Find how many lines of the listing below include the word "from", then report the number by itself.

◆ ◆ ◆ ◆ ◆

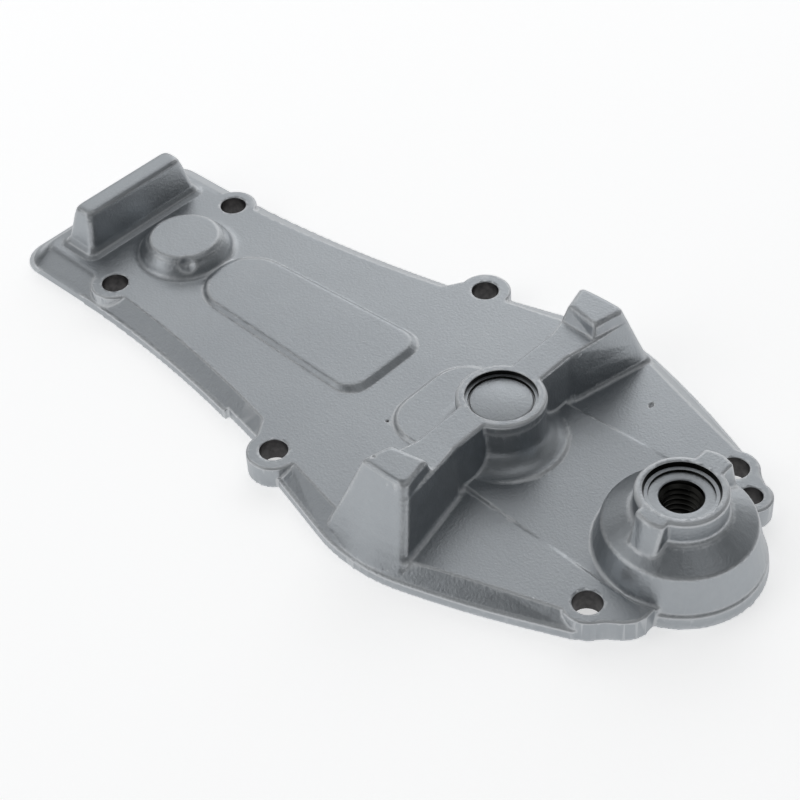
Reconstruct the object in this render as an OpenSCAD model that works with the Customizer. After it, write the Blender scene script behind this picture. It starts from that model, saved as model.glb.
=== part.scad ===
// Cover half of a cast gearbox housing: a tray-shaped plate with screw ears,
// a cross rib with two wedge feet, a bearing boss and a threaded round boss.
// The joint face lies on z = 0 and the outside looks up. Sizes are in mm.

/* [Plate] */
// Overall length, from the tongue's end to the nose of the round boss
length = 175.6; // [172:0.1:180]
// Width of the tongue at its far end
tongue_w = 44.7; // [42:0.1:48]
// Width where the tongue meets the middle ears
waist_w = 60.6; // [58:0.1:63]
// Width where the head starts behind the middle ears
head_start_w = 66.8; // [65:0.1:69]
// Width at which the two sides of the head would meet, before rounding
head_peak_w = 81.8; // [80:0.1:84]
// Width of the head where it turns in towards the nose
head_turn_w = 68.2; // [66:0.1:70]
// Rounding of the tongue's end corners
end_r = 6.3; // [5.2:0.1:7.5]
// Radius of the hollow sweep along the tongue's sides
flare_r = 300; // [200:5:320]
// Rounding of the head's widest point
head_r = 36; // [25:1:45]
// Thickness of the flange's outer edge
flange_h = 2.2; // [1.8:0.1:2.8]
// Thickness from the joint face to the top plane
plate_t = 4.8; // [4.4:0.1:6]
// Width of the sloping band along the tongue
band_w = 4.3; // [3:0.1:5]
// Width of the sloping band along the head
head_band_w = 3.6; // [2.5:0.1:4.2]

/* [Screw holes] */
// Radius of the screw holes
screw_r = 2.75; // [2.1:0.05:3.3]
// Radius of the screw ears
ear_r = 5.3; // [4.6:0.1:6]
// Radius of the screw ears beside the round boss
nose_ear_r = 4.8; // [4.5:0.1:5.4]
// Distance of the tongue's screw pair from the middle of the length
tongue_pair_x = 61; // [58:0.1:64]
// Spacing of the tongue's screw pair
tongue_pair_w = 34; // [32:0.1:36]
// Distance of the middle screw pair from the middle of the length
middle_pair_x = 0.35; // [0:0.05:3]
// Spacing of the middle screw pair
middle_pair_w = 60.7; // [59:0.1:63]
// Distance of the nose screw pair from the middle of the length
nose_pair_x = 68.15; // [66:0.05:70]
// Spacing of the nose screw pair
nose_pair_w = 43; // [42:0.1:45]
// Radius of the dowel hole beside the round boss
dowel_r = 2.15; // [1.5:0.05:2.4]

/* [Tongue] */
// Height of the cross bar above the top plane
bar_h = 9.2; // [6:0.1:14]
// Length of the cross bar at its foot
bar_l = 30.2; // [26:0.1:32]
// Thickness of the cross bar at its foot
bar_t = 8.4; // [7:0.1:10]
// Radius of the round stop boss at its top
stop_r = 7.3; // [6:0.1:8.5]
// Height of the round stop boss above the top plane
stop_h = 3.9; // [2:0.1:6]
// Height of the long pad above the top plane
pad_h = 0.8; // [0.4:0.1:1.5]
// Width of the long pad at its round end
pad_w = 16.2; // [14:0.1:18]
// Width of the long pad at its square end
pad_end_w = 20; // [18:0.1:22]

/* [Bearing boss and cross rib] */
// Outer radius of the bearing boss's collar
collar_r = 8.6; // [8:0.1:9.5]
// Height of the collar above the joint face
collar_z = 15.6; // [13:0.1:18]
// Radius of the recess in the collar
recess_r = 6.85; // [6:0.05:7.2]
// Depth of the recess in the collar
recess_d = 1.1; // [0.6:0.1:2]
// Radius of the blind bearing seat under the boss
seat_r = 6; // [4:0.05:6.5]
// Height of the wedge feet above the joint face
foot_z = 18.6; // [16:0.1:22]
// Thickness of the cross rib at its top
rib_t = 6.8; // [5:0.1:8]

/* [Round boss] */
// Radius of the round boss at the joint face
drum_r = 16.4; // [16:0.1:17]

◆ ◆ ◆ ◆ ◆

**ANSWER BELOW:** 6